_WRITTEN PROBLEM_.
Please report every line from the material that contains the word "pose".

_RECORD LIST_.
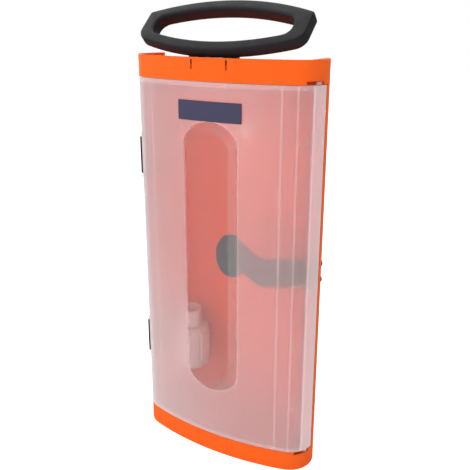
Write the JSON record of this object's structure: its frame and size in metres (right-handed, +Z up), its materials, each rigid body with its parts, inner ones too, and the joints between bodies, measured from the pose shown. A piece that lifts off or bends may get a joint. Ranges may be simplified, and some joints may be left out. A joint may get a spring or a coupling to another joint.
{
  "type": "wall and carry storage case",
  "caption": "Tall orange storage case with a bowed lens-shaped plan, a frosted hinged front door with side latches, a folding ring handle, and a powder bottle and strap inside.",
  "frame": {"origin": "centre of the flat base face, on the case's lens-shaped plan", "axes": "+Z up, -Y out of the front door, +X towards the door's hinge"},
  "size_m": [0.222, 0.0804, 0.5035],
  "materials": {
    "orange_abs": "satin",
    "frosted_polypropylene": "frosted",
    "navy_vinyl": "satin",
    "black_nylon": "fine grain",
    "black_rubber": "matte",
    "plated_steel": "plated",
    "rivet_aluminium": "satin",
    "white_polyethylene": "satin",
    "white_polypropylene": "satin"
  },
  "bodies": {
    "case": {"back_shell": "orange_abs", "top_cap": "orange_abs", "bottom_cap": "orange_abs", "top_cap_screw_left": "plated_steel", "top_cap_screw_right": "plated_steel", "bottom_cap_screw_left": "plated_steel", "bottom_cap_screw_right": "plated_steel", "door_pivot_pin_upper": "plated_steel", "door_pivot_pin_lower": "plated_steel", "handle_bracket": "black_nylon", "bracket_screw_left": "plated_steel", "bracket_screw_right": "plated_steel", "handle_washer_left": "plated_steel", "handle_washer_right": "plated_steel", "bottle_clip": "orange_abs", "clip_rivet_lower": "rivet_aluminium", "clip_rivet_upper": "rivet_aluminium", "retaining_strap": "black_rubber", "strap_anchor_plate": "rivet_aluminium", "strap_rivet_lower": "rivet_aluminium", "strap_rivet_upper": "rivet_aluminium"},
    "door": {"door": "frosted_polypropylene", "door_label": "navy_vinyl", "latch_pin_lower": "plated_steel", "latch_pin_upper": "plated_steel"},
    "latch_lower": {"latch_lower": "black_nylon"},
    "latch_upper": {"latch_upper": "black_nylon"},
    "handle": {"handle": "black_nylon", "handle_pin_left": "plated_steel", "handle_pin_right": "plated_steel"},
    "bottle": {"bottle_body": "white_polyethylene", "bottle_sifter": "white_polypropylene"},
    "bottle_cap": {"bottle_cap": "white_polypropylene"}
  },
  "joints": [
    {"name": "door_hinge", "type": "hinge", "parent": "case", "child": "door", "pos_m": [0.1047, -0.0095, 0.225], "axis": [0, 0, 1], "range_deg": [0, 110]},
    {"name": "latch_lower_hinge", "type": "hinge", "parent": "door", "child": "latch_lower", "pos_m": [-0.10646, -0.01147, 0.1115], "axis": [0, 0, 1], "range_deg": [0, 75]},
    {"name": "latch_upper_hinge", "type": "hinge", "parent": "door", "child": "latch_upper", "pos_m": [-0.10646, -0.01147, 0.3385], "axis": [0, 0, 1], "range_deg": [0, 75]},
    {"name": "handle_hinge", "type": "hinge", "parent": "case", "child": "handle", "pos_m": [0, -0.0285, 0.449], "axis": [-1, 0, 0], "range_deg": [0, 43]},
    {"name": "bottle_lift", "type": "slide", "parent": "case", "child": "bottle", "axis": [0, 0, 1], "range_m": [0, 0.05]},
    {"name": "bottle_cap_lift", "type": "slide", "parent": "bottle", "child": "bottle_cap", "axis": [0, 0, 1], "range_m": [0, 0.03]}
  ]
}
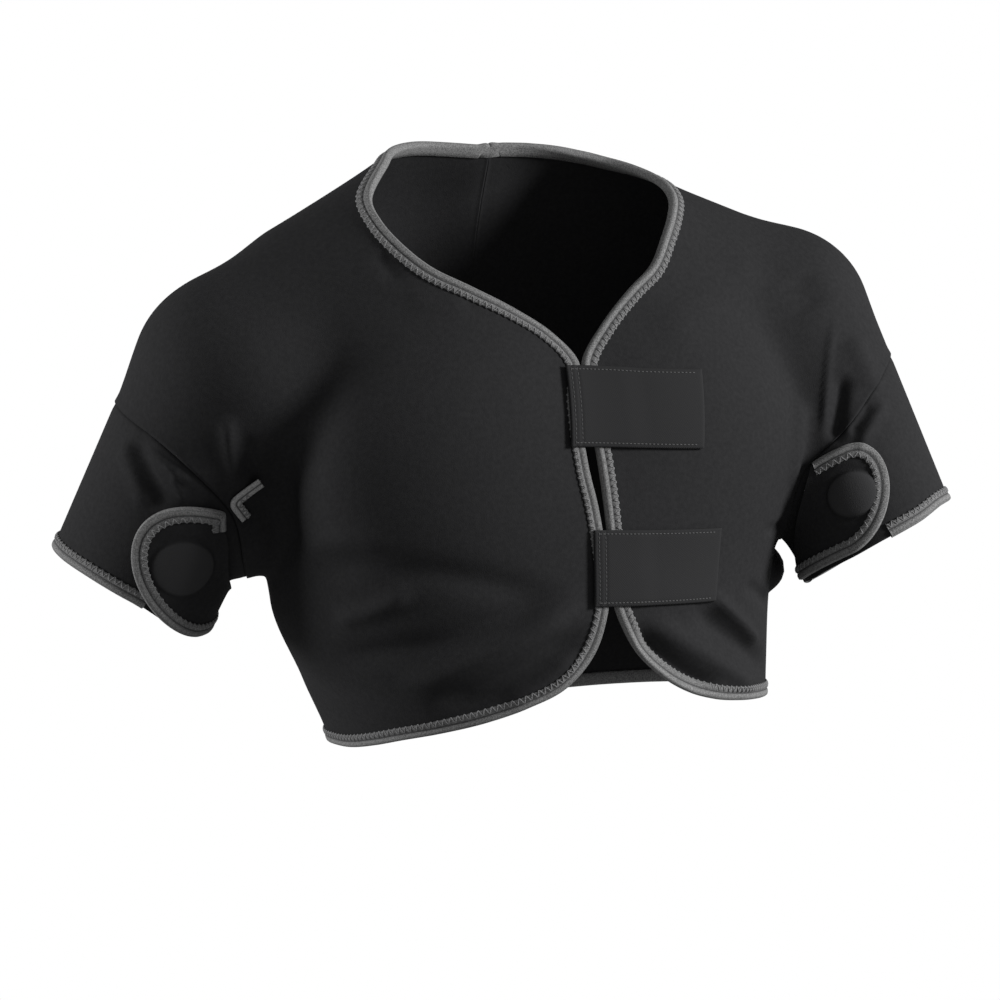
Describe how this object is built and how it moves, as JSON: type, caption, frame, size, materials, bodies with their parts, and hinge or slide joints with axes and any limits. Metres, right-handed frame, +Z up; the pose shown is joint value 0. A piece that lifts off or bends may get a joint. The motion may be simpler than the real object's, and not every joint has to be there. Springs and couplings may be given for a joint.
{
  "type": "shoulder brace",
  "caption": "Worn double shoulder brace in black neoprene: cropped body panels, short sleeves with rounded flaps, front hook-and-loop straps and grey bound edges.",
  "frame": {"origin": "middle of the neck opening, at the height where it crosses the shoulder ridges", "axes": "+Z up, -Y out of the front of the chest, +X towards the wearer's left arm"},
  "size_m": [0.6133, 0.2501, 0.4084],
  "materials": {
    "neoprene": "matte",
    "strap": "matte",
    "binding": "matte"
  },
  "bodies": {
    "root": {"right_body_panel": "neoprene", "left_body_panel": "neoprene", "right_sleeve": "neoprene", "left_sleeve": "neoprene", "right_sleeve_flap": "neoprene", "left_sleeve_flap": "neoprene", "upper_front_strap": "strap", "lower_front_strap": "strap", "edge_binding": "binding", "right_sleeve_binding": "binding", "left_sleeve_binding": "binding", "right_flap_binding": "binding", "left_flap_binding": "binding", "right_armpit_binding_end": "binding"}
  },
  "joints": []
}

_RESULT OF THE TASK_.
Write the JSON record of this object's structure: its frame and size in metres (right-handed, +Z up), its materials, each rigid body with its parts, inner ones too, and the joints between bodies, measured from the pose shown. A piece that lifts off or bends may get a joint. Ranges may be simplified, and some joints may be left out. A joint may get a spring or a coupling to another joint.
Describe how this object is built and how it moves, as JSON: type, caption, frame, size, materials, bodies with their parts, and hinge or slide joints with axes and any limits. Metres, right-handed frame, +Z up; the pose shown is joint value 0. A piece that lifts off or bends may get a joint. The motion may be simpler than the real object's, and not every joint has to be there. Springs and couplings may be given for a joint.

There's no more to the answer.